Once you’ve demonstrated that you really are that amazingly accomplished person described in your resume, talk about the future.

Outline what you’d like to achieve in your first six months in the role. Give a tactful, savvy account of areas where you see potential to do things differently. Show how you’ve researched the company and the broader industry trends to come up with a proactive plan to add exceptional value to the role you’re seeking.

Show your cultural awareness

This is where connection really counts. In a world of increasingly fluid and evolving technical skills and knowledge, showing you fit the company’s culture can be more important than your experience or qualifications.

Get a sense of your target company’s culture by looking at their website and social media platforms. Check out the team’s LinkedIn profiles and research their community profile in the print and online media.

In an era of internet-driven transparency, recruitment sites such as Glassdoor offer thousands of company performance reviews. Try to talk to someone who works with, or for, the company or someone who uses their products and services.

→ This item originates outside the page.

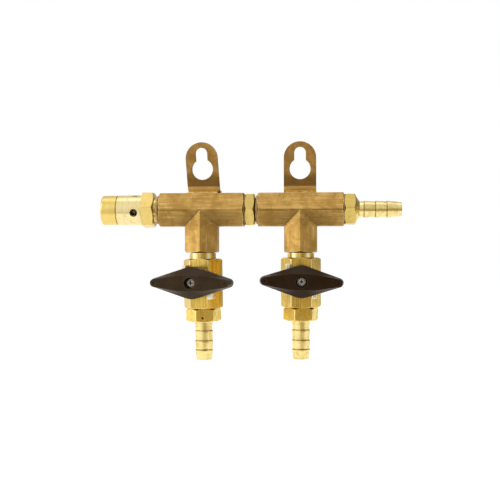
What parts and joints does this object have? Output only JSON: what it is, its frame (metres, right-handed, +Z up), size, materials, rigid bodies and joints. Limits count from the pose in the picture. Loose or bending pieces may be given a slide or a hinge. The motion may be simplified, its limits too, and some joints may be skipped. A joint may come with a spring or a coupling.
{
  "type": "gas distribution manifold",
  "caption": "Brass low-pressure gas manifold on keyhole wall brackets: hex tees, quarter-turn shut-off valves with wing handles, hose barbs and a vented relief valve.",
  "frame": {"origin": "midway between the centres of the two hanging holes, on the plane of the bracket plates' back faces", "axes": "+X along the manifold from the relief valve to the hose inlet, +Y into the panel, +Z up"},
  "size_m": [0.1586, 0.0431, 0.1153],
  "materials": {
    "tee_brass": "tarnished brown, drawn",
    "bracket_brass": "tarnished brown, heat-stained",
    "turned_brass": "bright turned",
    "relief_brass": "bright turned",
    "cap_brass": "brushed",
    "valve_brass": "golden, machined",
    "handle_plastic": "moulded satin",
    "screw_steel": "bright zinc",
    "ball_chrome": "polished",
    "seat_plastic": "waxy white",
    "poppet_plastic": "moulded",
    "seal_rubber": "smooth",
    "spring_steel": "drawn wire"
  },
  "bodies": {
    "manifold": {"left_tee_body": "tee_brass", "right_tee_body": "tee_brass", "left_bracket": "bracket_brass", "right_bracket": "bracket_brass", "joining_nipple": "turned_brass", "inlet_hose_barb": "turned_brass", "relief_body": "relief_brass", "relief_cap": "cap_brass", "relief_spring": "spring_steel", "left_valve_body": "valve_brass", "left_outlet_barb": "valve_brass", "left_ball_seats": "seat_plastic", "left_body_seal": "seal_rubber", "left_thrust_washer": "seat_plastic", "left_check_seat": "turned_brass", "left_check_spring": "spring_steel", "right_valve_body": "valve_brass", "right_outlet_barb": "valve_brass", "right_ball_seats": "seat_plastic", "right_body_seal": "seal_rubber", "right_thrust_washer": "seat_plastic", "right_check_seat": "turned_brass", "right_check_spring": "spring_steel"},
    "left_rotor": {"left_handle": "handle_plastic", "left_handle_screw": "screw_steel", "left_stem": "turned_brass", "left_stem_rings": "seal_rubber", "left_ball": "ball_chrome"},
    "right_rotor": {"right_handle": "handle_plastic", "right_handle_screw": "screw_steel", "right_stem": "turned_brass", "right_stem_rings": "seal_rubber", "right_ball": "ball_chrome"},
    "relief_piston": {"relief_poppet": "turned_brass", "relief_seal": "seal_rubber"},
    "left_check_piston": {"left_check_poppet": "poppet_plastic", "left_check_seal": "seal_rubber"},
    "right_check_piston": {"right_check_poppet": "poppet_plastic", "right_check_seal": "seal_rubber"}
  },
  "joints": [
    {"name": "left_handle_turn", "type": "hinge", "parent": "manifold", "child": "left_rotor", "pos_m": [-0.02567, 0, -0.0594], "axis": [-0.1045, -0.9945, -0.0015], "range_deg": [0, 90]},
    {"name": "right_handle_turn", "type": "hinge", "parent": "manifold", "child": "right_rotor", "pos_m": [0.0262, 0, -0.05875], "axis": [0.0366, -0.9993, 0], "range_deg": [0, 90]},
    {"name": "relief_lift", "type": "slide", "parent": "manifold", "child": "relief_piston", "axis": [-1, 0, 0], "range_m": [0, 0.0015], "stiffness_N_per_m": 2000, "springref_m": -0.004, "deforming": ["relief_spring"]},
    {"name": "left_check_lift", "type": "slide", "parent": "manifold", "child": "left_check_piston", "axis": [0.014, 0, -0.9999], "range_m": [0, 0.0015], "stiffness_N_per_m": 150, "springref_m": -0.003, "deforming": ["left_check_spring"]},
    {"name": "right_check_lift", "type": "slide", "parent": "manifold", "child": "right_check_piston", "axis": [0, 0, -1], "range_m": [0, 0.0015], "stiffness_N_per_m": 150, "springref_m": -0.003, "deforming": ["right_check_spring"]}
  ]
}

Of course, cultural fit cuts both ways. Feeling confident that a company’s culture aligns to your values and expectations is as important as demonstrating that you can be trusted to deliver on theirs.

Lastly, on the cultural front, know that your prospective employers will almost certainly check your social media presence. Enough said!

Ask intriguing questions

Make the most of your “closing remarks” opportunity to ask some memorable questions that build your cultural credentials. Spark a conversation with questions about the key personality attributes they’re looking for in the role, or the changes they’d like to see the incoming person make.

Leave a lasting impression of your lively, confident, clued-up self by engaging the interviewer in a genuine, unguarded chat about your shared values and aspirations.

Stage a dramatic rehearsal

Lastly, but in fact, firstly, treat your interview rehearsal as performance art. Find a friend with sufficient theatrical nous to do a mock interview with you as if they are that sceptical, stern-faced interviewer we all dread. If they need inspiration, suggest they watch a clip of “Gina Hard Faced Bitch.”

While it’s unlikely you’ll encounter anyone quite this hard faced in real life, it’s useful to practice meeting a challenging interviewer who may also be suffering recruitment fatigue. Practice fielding tricky questions tossed off by a poker-faced tyrant who appears unimpressed by your capabilities.

Repeat and refine your answers until you’ve cracked your friend’s stage-y “so what” demeanor with an undeniably brilliant response. Go get ’em!